Katanya, idealnya begini dan begitu, idealnya kalau memang mau jadi akademisi mending lulus strata satu tiga setengah tahun dan langsung lanjut strata dua di luar negeri, biar waktunya efektif. Tapi sebenarnya apa sih yang lagi dikejar, kawan? Emang lagi balapan sama siapa sehingga harus berlari sebegitu kencangnya. Kalau memang bisa mengejar pencapaian tersebut, alangkah bagusnya. Tetapi menjadikannya sebuah idealisme dan keharusan bagiku adalah menghancurkan diri sendiri. Mari kita mulai tidak menggunakan kata idealnya dan harusnya. Dunia ini menarik karena banyak hal tidak ideal. Aku tahu seorang dosen yang strata satunya adalah fisika ITB, strata duanya masih fisika ITB, kemudian blio mengambil master lagi di luar negeri, jurusan metode kualitatif dan sosiologi, kemudian ditutup dengan PhD dibindang sosiologi komputasi. Tebak apa pekerjaan belio sekarang? Dosen psikologi di UI. Sebuah jalur yang membagongkan, bukan? Kalau dilihat, jalur pendidikan tidak linear seperti itu tidak masuk akal sama sekali. Tetapi bagiku hal tersebut yang membuat blio menjadi menarik. Aku ingin sekali menjadi mentee blio dan banyak belajar darinya.

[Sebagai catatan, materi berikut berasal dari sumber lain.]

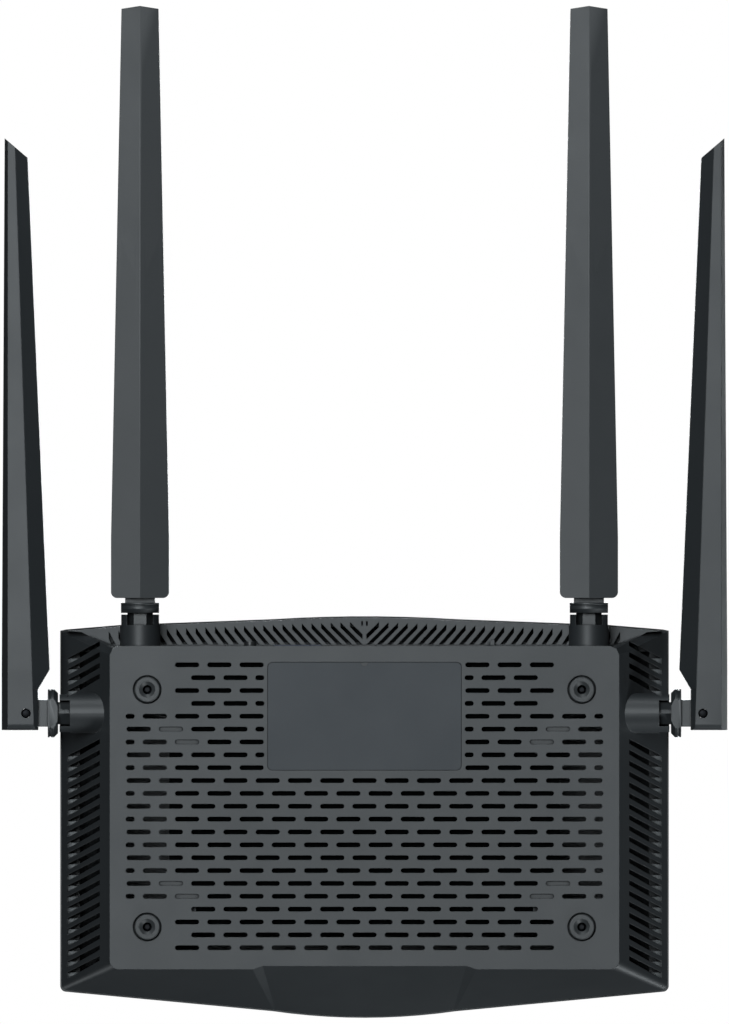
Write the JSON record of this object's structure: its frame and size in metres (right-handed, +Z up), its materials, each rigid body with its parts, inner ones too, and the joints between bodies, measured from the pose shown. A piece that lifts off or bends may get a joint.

Di era yang media sosialnya ribut dan ribet kayak sekarang, penyaringan saran dan masukan dari orang random kudu bener-bener dilakukan. Paling bener adalah mencari saran dan masukan dari orang terdekat, kawan, orang tua. Mereka lebih paham konteks, personal dan latar belakang diri kita. Mendengarkan saran dari orang random tidak lebih dari bikin bingung diri sendiri, biking goyah pendirian yang sudah susah-susah dibangun. Ngga mudah loh aku membangun definisi sukses adalah bisa mbaca kitab kuning ditengah-tengah keributan makna sukses bagi mahasiswa kampus biru yang serba angka, pencapaian dan ambisi pekerjaan.